The historic ard fheis, planned for Sunday, Jan. 28, will be asked to endorse a resolution agreed by the party ard comhairle which, the Sinn Fein leadership hopes, will pave the way towards restoring power-sharing by the end of March this year.
Despite negative and hostile DUP reactions to the original plans for the ard fheis, Adams has personally concluded that it should go ahead anyhow – and managed to persuade two-thirds of a reconvened ard comhairle to press ahead.
A vote of 50 per cent plus one would carry the ard fheis, which will be attended by an estimated 2,000 delegates. To achieve a convincing endorsement, and to avoid a potential split, however, Adams needs to carry by two-thirds support.
The motion that will be put to the ard fheis includes support for the Police Service of Northern Ireland and the criminal justice system as well as joining the Policing Board and the district policing partnerships.
But the response from the DUP was, at best, half-hearted. DUP leader, Ian Paisley, said the party should stop “codding” people and get on with it, adding that he would judge its commitment by actions on the ground.
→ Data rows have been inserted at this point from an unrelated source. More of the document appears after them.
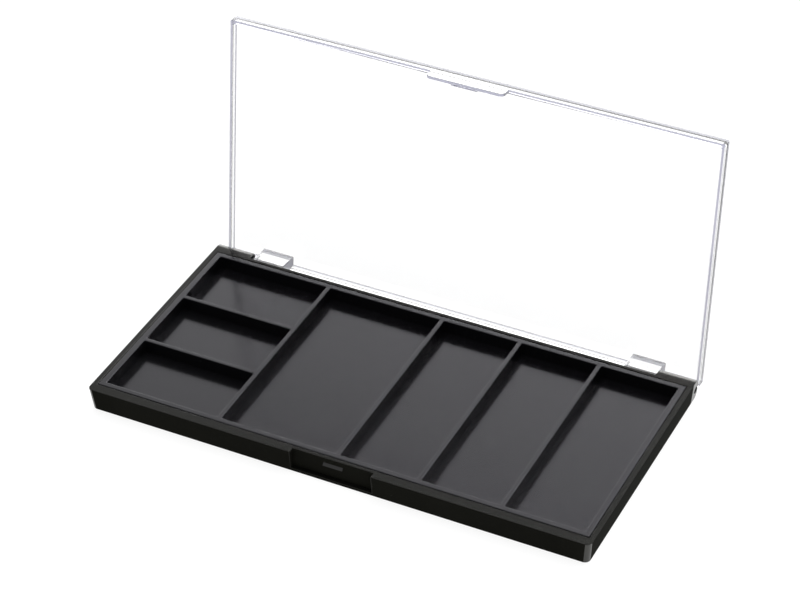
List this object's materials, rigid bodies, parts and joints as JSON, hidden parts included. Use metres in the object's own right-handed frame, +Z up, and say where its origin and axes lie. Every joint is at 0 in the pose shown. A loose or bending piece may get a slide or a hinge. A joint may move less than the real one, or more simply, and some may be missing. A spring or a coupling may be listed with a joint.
{
  "type": "watercolour palette box",
  "caption": "Shallow black palette tray with a moulded insert of open wells and a clear hinged lid that swings down over them and snaps shut at the front.",
  "frame": {"origin": "centre of the tray's underside, on the surface that it stands on, halfway between the front wall and the rear wall and without the hinge knuckles", "axes": "+X to the user's right along the hinge, +Y away from the user towards the hinge, +Z up out of the wells"},
  "size_m": [0.18, 0.1086, 0.0926],
  "materials": {
    "tray_black": "black moulded polystyrene, glossy",
    "insert_black": "black moulded polystyrene, glossy with polished well floors",
    "lid_clear": "clear polished polystyrene",
    "pin_steel": "plain drawn wire"
  },
  "bodies": {
    "base": {"base_shell": "tray_black", "well_insert": "insert_black", "hinge_pin_left": "pin_steel", "hinge_pin_right": "pin_steel"},
    "lid": {"lid": "lid_clear"}
  },
  "joints": [
    {"name": "lid_hinge", "type": "hinge", "parent": "base", "child": "lid", "pos_m": [0, 0.04615, 0.004], "axis": [1, 0, 0], "range_deg": [0, 97]}
  ]
}
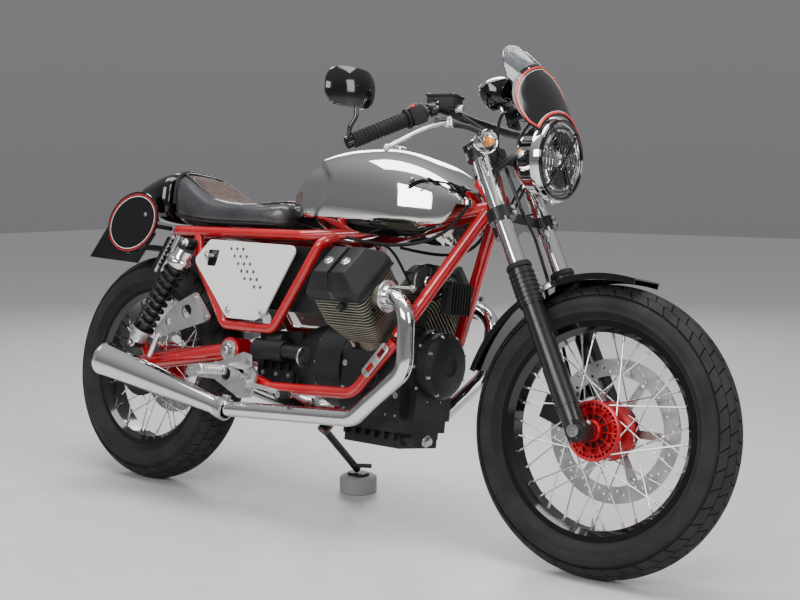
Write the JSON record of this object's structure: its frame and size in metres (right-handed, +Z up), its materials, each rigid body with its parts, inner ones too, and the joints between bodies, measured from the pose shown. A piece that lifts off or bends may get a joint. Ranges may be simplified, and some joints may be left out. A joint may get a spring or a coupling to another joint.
{
  "type": "cafe racer motorcycle",
  "caption": "Cafe racer motorcycle with a transverse V engine, wire wheels, low handlebar, fly screen and humped single seat, parked leaning on its side stand.",
  "frame": {"origin": "on the floor, under the middle of the machine's box as it stands on its side stand", "axes": "+X forward, +Y to the rider's left, +Z up; the machine leans about +X towards +Y"},
  "size_m": [2.0874, 0.8824, 1.169],
  "materials": {
    "red_paint": "gloss",
    "black_paint": "satin",
    "black_gloss": "gloss",
    "black_plastic": "matte",
    "chrome": "mirror polish",
    "steel": "satin",
    "alloy": "machined",
    "cast_alloy": "fine cast, olive grey",
    "engine_black": "satin, fine texture",
    "tyre_rubber": "moulded",
    "rubber": "ribbed",
    "seat_leather": "suede top, smooth sides",
    "white_panel": "gloss",
    "lamp": "clear",
    "puck": "matte"
  },
  "bodies": {
    "root": {"frame": "red_paint", "cradle_rails": "red_paint", "crankcase": "engine_black", "sump": "engine_black", "gearbox": "engine_black", "cylinders": "cast_alloy", "rocker_covers": "engine_black", "throttle_bodies": "alloy", "starter_motor": "engine_black", "horn": "black_paint", "regulator": "engine_black", "airbox": "black_plastic", "fuel_tank": "chrome", "filler_cap": "chrome", "seat": "seat_leather", "tail_cowl": "black_gloss", "number_plates": "black_gloss", "licence_plate_holder": "black_plastic", "side_panels": "white_panel", "exhaust_headers": "chrome", "silencers": "chrome", "silencer_brackets": "alloy", "rearsets": "alloy", "swingarm": "red_paint", "final_drive": "engine_black", "shocks": "black_paint", "rear_mudguard": "black_plastic", "rear_axle": "steel", "rear_caliper": "black_paint", "stand_puck": "puck"},
    "side_stand": {"side_stand": "black_paint"},
    "rear_wheel": {"rear_tyre": "tyre_rubber", "rear_rim": "black_gloss", "rear_hub": "red_paint", "rear_disc": "steel", "rear_spokes": "steel"},
    "fork": {"fork_yokes": "black_paint", "fork_tubes": "chrome", "fork_sliders": "black_paint", "front_axle": "steel", "front_mudguard": "black_gloss", "front_caliper": "black_paint", "handlebar": "alloy", "hand_controls": "rubber", "mirrors": "black_gloss", "headlamp": "chrome", "fly_screen": "black_gloss", "gauges": "chrome", "indicators": "lamp", "brake_hose": "rubber"},
    "front_wheel": {"front_tyre": "tyre_rubber", "front_rim": "black_gloss", "front_hub": "red_paint", "front_disc": "steel", "front_spokes": "steel"}
  },
  "joints": [
    {"name": "steering", "type": "hinge", "parent": "root", "child": "fork", "pos_m": [0.38964, -0.03052, 0.80926], "axis": [-0.4772, 0.142, 0.8673], "range_deg": [-32, 32]},
    {"name": "front_wheel_spin", "type": "hinge", "parent": "fork", "child": "front_wheel", "pos_m": [0.72515, -0.11141, 0.31527], "axis": [0, 0.9869, -0.1616], "continuous": true},
    {"name": "rear_wheel_spin", "type": "hinge", "parent": "root", "child": "rear_wheel", "pos_m": [-0.72385, -0.1112, 0.31655], "axis": [0, 0.9869, -0.1616], "continuous": true},
    {"name": "side_stand_fold", "type": "hinge", "parent": "root", "child": "side_stand", "pos_m": [-0.13935, -0.04412, 0.20636], "axis": [0.0935, 0.7646, 0.6377], "range_deg": [0, 100]}
  ]
}
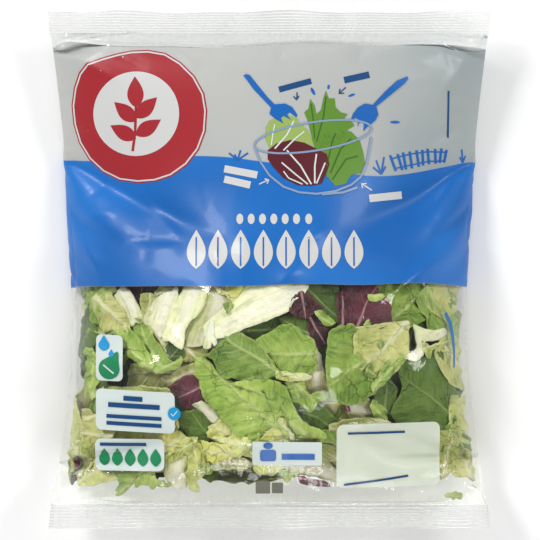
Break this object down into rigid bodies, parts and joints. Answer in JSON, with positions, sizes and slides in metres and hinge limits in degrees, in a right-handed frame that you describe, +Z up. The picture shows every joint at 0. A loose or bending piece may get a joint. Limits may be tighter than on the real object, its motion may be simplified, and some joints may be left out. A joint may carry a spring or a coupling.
{
  "type": "bag of salad leaves",
  "caption": "Sealed clear film pillow bag of mixed salad leaves, lying on its back with its printed front up.",
  "frame": {"origin": "middle of the underside of the bag's bounding box", "axes": "+X across the bag, +Y towards the top weld, +Z up, out of the printed front"},
  "size_m": [0.257, 0.3022, 0.0852],
  "materials": {
    "clear_film": "glossy clear film with printed blue, white and red fields",
    "leaf": "fresh moist salad leaf"
  },
  "bodies": {
    "root": {"bag": "clear_film"}
  },
  "joints": []
}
“I have repeatedly indicated that there must be delivery from Sinn Fein on supporting the police,” Paisley said. He also denied Adams’ contention that the DUP had been involved in amending the proposal to the first ard comhairle meeting.
Adams said that three amendments had been made at the DUP’s behest in December and that negotiations had been carried on between the two parties via the British government and an unnamed “independent channel.”
Paisley said, however, that there had “been no commitment in private from me that goes beyond my recent numerous public statements and comments. I am not in the business of saying one thing in private and another in public.
“It is time for Sinn Fein to get down to business and deliver support for the police, the courts and the rule of law. Delivery from them, instead of delay and diversion, can help to start building confidence” he said.
Other DUP voices were even more hostile to Sinn Fein’s move, including that of the party’s member of the European Parliament, Jim Allister. “True to form,” he said, “Sinn Fein is bowling short.”
The ard fheis resolution, he said “makes all its trumpeted support for policing conditional on its demands on power-sharing and devolution of policing and justice first being met.”
The key sentence, said Allister, is: “That the ard comhairle is mandated to implement this motion only when the power-sharing institutions are established and when the ard chomhairle is satisfied that the policing and justice powers will be transferred.
“What this amounts to is that the DUP jumps first by permitting Sinn Fein into government before they will deign to support the police. This is not acceptable.”
The ard chomhairle decision, however, has already caused disquiet in some republican heartlands with 12 people coming forward to say they will run as alternative candidates to Sinn Fein in the March Assembly elections.